▸ **Dataset excerpt**
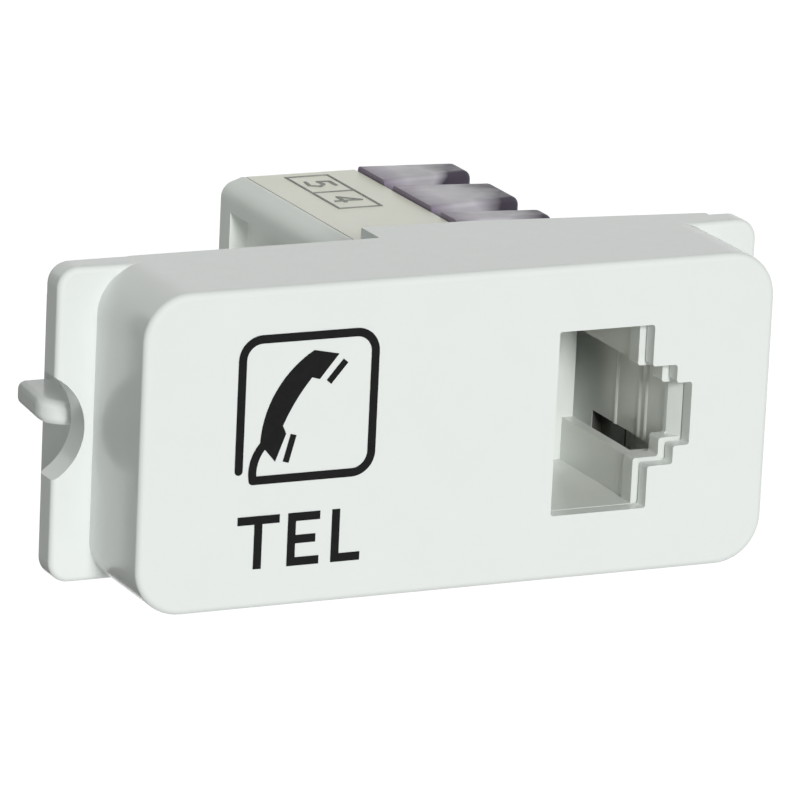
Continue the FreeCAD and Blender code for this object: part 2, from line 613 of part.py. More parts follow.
def wire_cap(side):
    """Translucent cap with three ridges and two flared wire grooves, above (1) or below (-1)."""
    inside = CAP_MIDDLE_GAP / 2
    back = MODULE_REAR - CAP_REAR_INSET
    outline = polygon_face([(CAP_LEFT, CAP_FRONT), (CAP_RIGHT, CAP_FRONT),
                            (CAP_RIGHT, back - CAP_REAR_TAPER), (CAP_LEFT, back)])
    body = outline.extrude(Vector(0, 0, CAP_HALF - inside))
    body.translate(Vector(0, 0, inside))
    shoulder = [edge for edge in body.Edges
                if runs_along(edge, "y") and lies_at(edge, "x", CAP_RIGHT) and lies_at(edge, "z", CAP_HALF)]
    body = body.makeFillet(CAP_ROUND, shoulder)
    valleys = (FRONT_TERMINAL_Y, REAR_TERMINAL_Y)
    narrow, wide = VALLEY_WIDTH / 2, VALLEY_MOUTH_WIDTH / 2
    over = CAP_RIGHT + 1
    funnels = []
    for depth in valleys:
        funnel = polygon_face([(CAP_LEFT - 1, depth - narrow), (CAP_LEFT, depth - narrow), (CAP_RIGHT, depth - wide),
                               (over, depth - wide), (over, depth + wide), (CAP_RIGHT, depth + wide),
                               (CAP_LEFT, depth + narrow), (CAP_LEFT - 1, depth + narrow)])
        above = funnel.extrude(Vector(0, 0, 2 * CAP_CROWN_STEP))
        above.translate(Vector(0, 0, CAP_HALF - CAP_CROWN_STEP))
        beside = funnel.extrude(Vector(0, 0, CAP_HALF))
        beside.translate(Vector(0, 0, inside - TINY))
        rim = box(CAP_RIGHT - CAP_RIM_STEP, over, CAP_FRONT, MODULE_REAR, inside - 1, CAP_HALF)
        funnels += [above, beside.common(rim)]
    body = body.cut(funnels)
    crowns = [edge for edge in body.Edges
              if edge.BoundBox.ZMin > CAP_HALF - CAP_CROWN_STEP + TINY
              and edge.BoundBox.XLength > CAP_WIDTH / 2]
    body = body.makeFillet(CAP_EDGE, crowns)
    for depth in valleys:
        reach = CAP_LEFT + BLADE_REACH + BLADE_GAP - JOINT_GAP
        pocket = box(CAP_LEFT - 1, reach,
                     depth - BLADE_WIDTH / 2 - BLADE_GAP, depth + BLADE_WIDTH / 2 + BLADE_GAP,
                     TERMINAL_Z - BLADE_THICKNESS / 2 - BLADE_GAP,
                     TERMINAL_Z + BLADE_THICKNESS / 2 + BLADE_GAP)
        groove = box(CAP_LEFT - 1, CAP_LEFT + LEAD_DEPTH - LEAD_WIDTH / 2, depth - LEAD_WIDTH / 2,
                     depth + LEAD_WIDTH / 2, inside + 1, CAP_HALF + 1)
        bottom = Part.makeCylinder(LEAD_WIDTH / 2, CAP_HALF - inside,
                                   Vector(CAP_LEFT + LEAD_DEPTH - LEAD_WIDTH / 2, depth, inside + 1))
        body = body.cut([pocket, groove, bottom])
    cap = one_solid(body)
    return cap if side > 0 else cap.mirror(Vector(0, 0, 0), Vector(0, 0, 1))


# Board, solder and rear frame

def tail_places():
    """Depth, height and half size of each tail in the board."""
    wires = [(tail_depth(number), wire_height(number), WIRE_SIZE / 2, WIRE_SIZE / 2)
             for number in WIRE_NUMBERS]
    blades = [(depth, height, TAIL_WIDTH / 2, BLADE_THICKNESS / 2) for _, depth, height in terminal_places()]
    return wires, blades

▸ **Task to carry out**
Repeat the data verbatim.

▸ **Response**
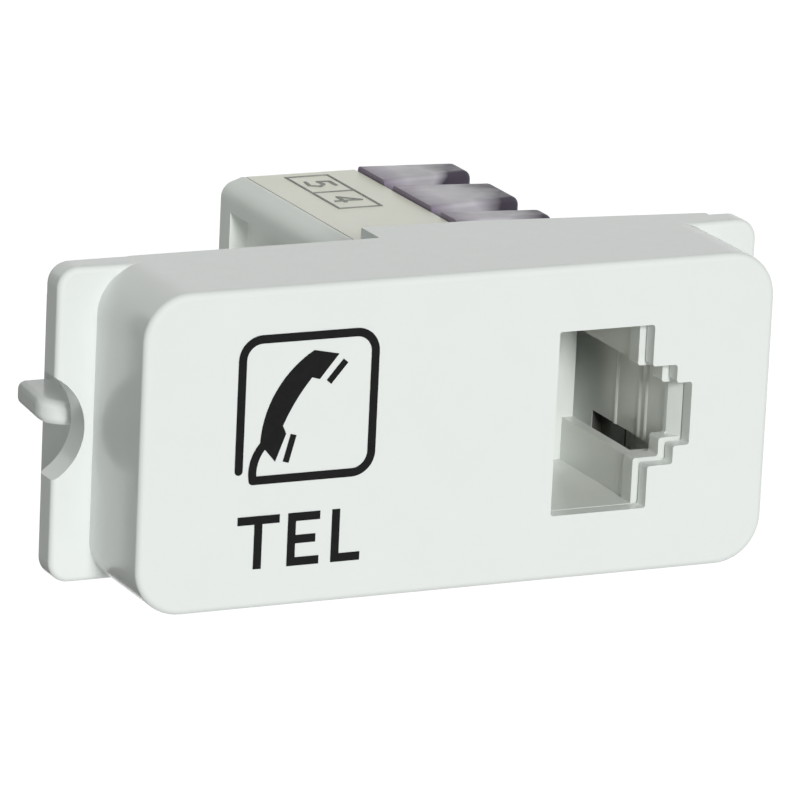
Continue the FreeCAD and Blender code for this object: part 2, from line 613 of part.py. More parts follow.
def wire_cap(side):
    """Translucent cap with three ridges and two flared wire grooves, above (1) or below (-1)."""
    inside = CAP_MIDDLE_GAP / 2
    back = MODULE_REAR - CAP_REAR_INSET
    outline = polygon_face([(CAP_LEFT, CAP_FRONT), (CAP_RIGHT, CAP_FRONT),
                            (CAP_RIGHT, back - CAP_REAR_TAPER), (CAP_LEFT, back)])
    body = outline.extrude(Vector(0, 0, CAP_HALF - inside))
    body.translate(Vector(0, 0, inside))
    shoulder = [edge for edge in body.Edges
                if runs_along(edge, "y") and lies_at(edge, "x", CAP_RIGHT) and lies_at(edge, "z", CAP_HALF)]
    body = body.makeFillet(CAP_ROUND, shoulder)
    valleys = (FRONT_TERMINAL_Y, REAR_TERMINAL_Y)
    narrow, wide = VALLEY_WIDTH / 2, VALLEY_MOUTH_WIDTH / 2
    over = CAP_RIGHT + 1
    funnels = []
    for depth in valleys:
        funnel = polygon_face([(CAP_LEFT - 1, depth - narrow), (CAP_LEFT, depth - narrow), (CAP_RIGHT, depth - wide),
                               (over, depth - wide), (over, depth + wide), (CAP_RIGHT, depth + wide),
                               (CAP_LEFT, depth + narrow), (CAP_LEFT - 1, depth + narrow)])
        above = funnel.extrude(Vector(0, 0, 2 * CAP_CROWN_STEP))
        above.translate(Vector(0, 0, CAP_HALF - CAP_CROWN_STEP))
        beside = funnel.extrude(Vector(0, 0, CAP_HALF))
        beside.translate(Vector(0, 0, inside - TINY))
        rim = box(CAP_RIGHT - CAP_RIM_STEP, over, CAP_FRONT, MODULE_REAR, inside - 1, CAP_HALF)
        funnels += [above, beside.common(rim)]
    body = body.cut(funnels)
    crowns = [edge for edge in body.Edges
              if edge.BoundBox.ZMin > CAP_HALF - CAP_CROWN_STEP + TINY
              and edge.BoundBox.XLength > CAP_WIDTH / 2]
    body = body.makeFillet(CAP_EDGE, crowns)
    for depth in valleys:
        reach = CAP_LEFT + BLADE_REACH + BLADE_GAP - JOINT_GAP
        pocket = box(CAP_LEFT - 1, reach,
                     depth - BLADE_WIDTH / 2 - BLADE_GAP, depth + BLADE_WIDTH / 2 + BLADE_GAP,
                     TERMINAL_Z - BLADE_THICKNESS / 2 - BLADE_GAP,
                     TERMINAL_Z + BLADE_THICKNESS / 2 + BLADE_GAP)
        groove = box(CAP_LEFT - 1, CAP_LEFT + LEAD_DEPTH - LEAD_WIDTH / 2, depth - LEAD_WIDTH / 2,
                     depth + LEAD_WIDTH / 2, inside + 1, CAP_HALF + 1)
        bottom = Part.makeCylinder(LEAD_WIDTH / 2, CAP_HALF - inside,
                                   Vector(CAP_LEFT + LEAD_DEPTH - LEAD_WIDTH / 2, depth, inside + 1))
        body = body.cut([pocket, groove, bottom])
    cap = one_solid(body)
    return cap if side > 0 else cap.mirror(Vector(0, 0, 0), Vector(0, 0, 1))


# Board, solder and rear frame

def tail_places():
    """Depth, height and half size of each tail in the board."""
    wires = [(tail_depth(number), wire_height(number), WIRE_SIZE / 2, WIRE_SIZE / 2)
             for number in WIRE_NUMBERS]
    blades = [(depth, height, TAIL_WIDTH / 2, BLADE_THICKNESS / 2) for _, depth, height in terminal_places()]
    return wires, blades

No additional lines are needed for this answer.